There is no known level of toxicity of riboflavin; however, prolonged use of a a dosage of 25 milligrams or more can induce high urinary loss of other B vitamins, especially vitamin B-6.

Deficiency Symptoms

Some of the most common signs of a deficiency of riboflavin are cracks and sores at the corners of the mouth—in medical terms, angular stomatitis associated with transverse fissures. The lips will have an abnormal shiny redness of the mucous membrane. There will also be a scaling or "sharkskin" appearance of the skin around the nose and eyes and occasionally over the ears. The tongue may be a purplish or magenta, swollen, painful and bright. A mild deficiency may produce whiteheads on the skin, and the hair and skin may become oily: a dosage of from five to fifteen milligrams daily has been used to clear up such conditions.

Although the flaking off of skin usually occurs on the facial area, the scrotum or vulva may also be affected. Many women who suffer several times a year from pain during intercourse plus inflammation and itching in the vaginal area have contracted an ail ment known as trichomonas (vaginitis) caused by a deficiency of riboflavin. This annoying ailment responds dramatically to as few as six milligrams a day of riboflavin.

A deficiency of riboflavin can also produce problems with the eyes. The eyes may show abnormal reaction to light, have bulbar conjunctivitis, burn, feel as though grit or sand is beneath the lids or undergo changes in the cornea. Most noticeable are bloodshot eyes because the riboflavin, necessary to carry oxygen to the small vessels, is missing. Other eye symptoms include watering, the accumulation of bits of mucus at the base of the lashes (especially during sleep) and splitting at the outer corners of the skin around the eyes. As few as five milligrams daily has helped clear up a variety of the above problems.

Finally, a deficiency of riboflavin is associated with hypoglycemia (low blood sugar).
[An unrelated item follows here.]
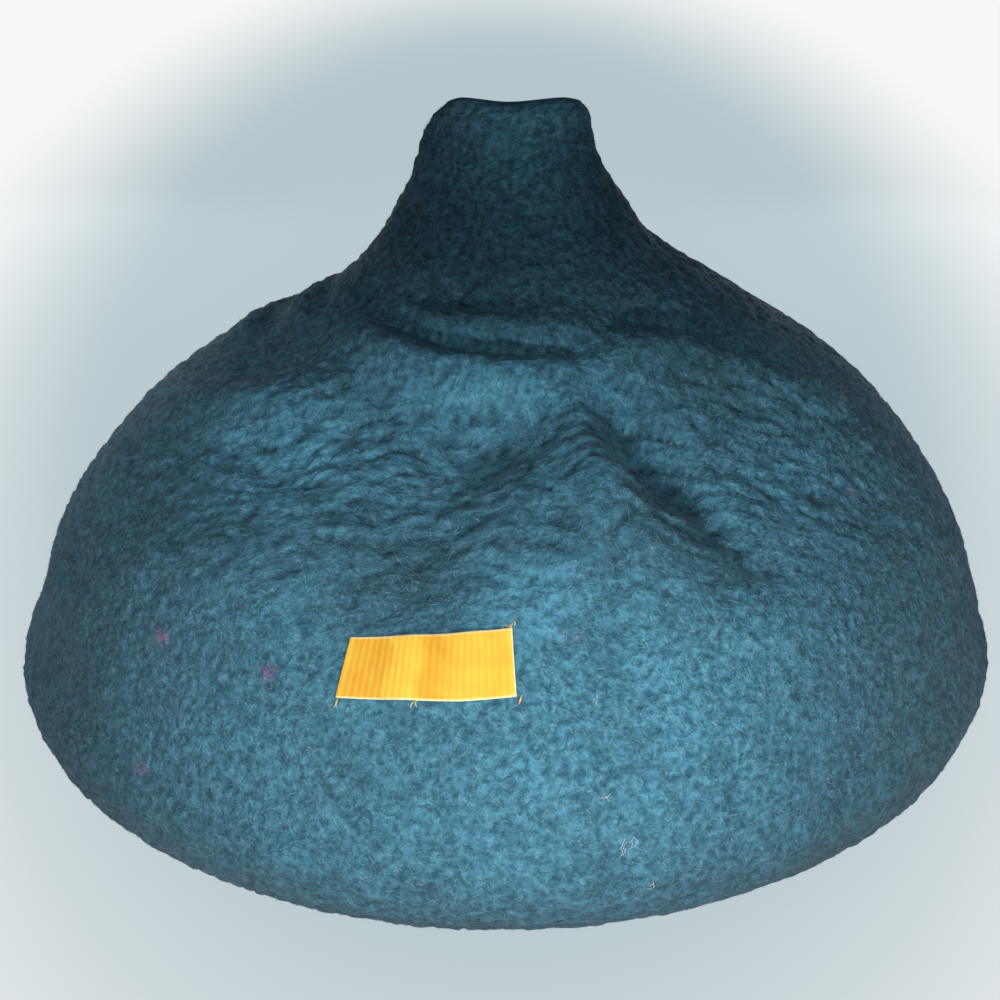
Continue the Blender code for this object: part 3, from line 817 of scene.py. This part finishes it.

This disease occurs when the liver is unable to produce the enzymes to inactivate insulin. The excess insulin remains in the blood, causing fat to be formed and the blood sugar to fall. Without adequate riboflavin symptoms of trembling, dizziness or sluggishness will occur three to five hours after a meal. If protein is not ingested immediately, the symptoms will continue until fainting or a comatose state may occur, which if severe enough can bring on death. This condition is fortunately highly correctable through proper diet and a good, continuing supply of riboflavin and pantothenic acid.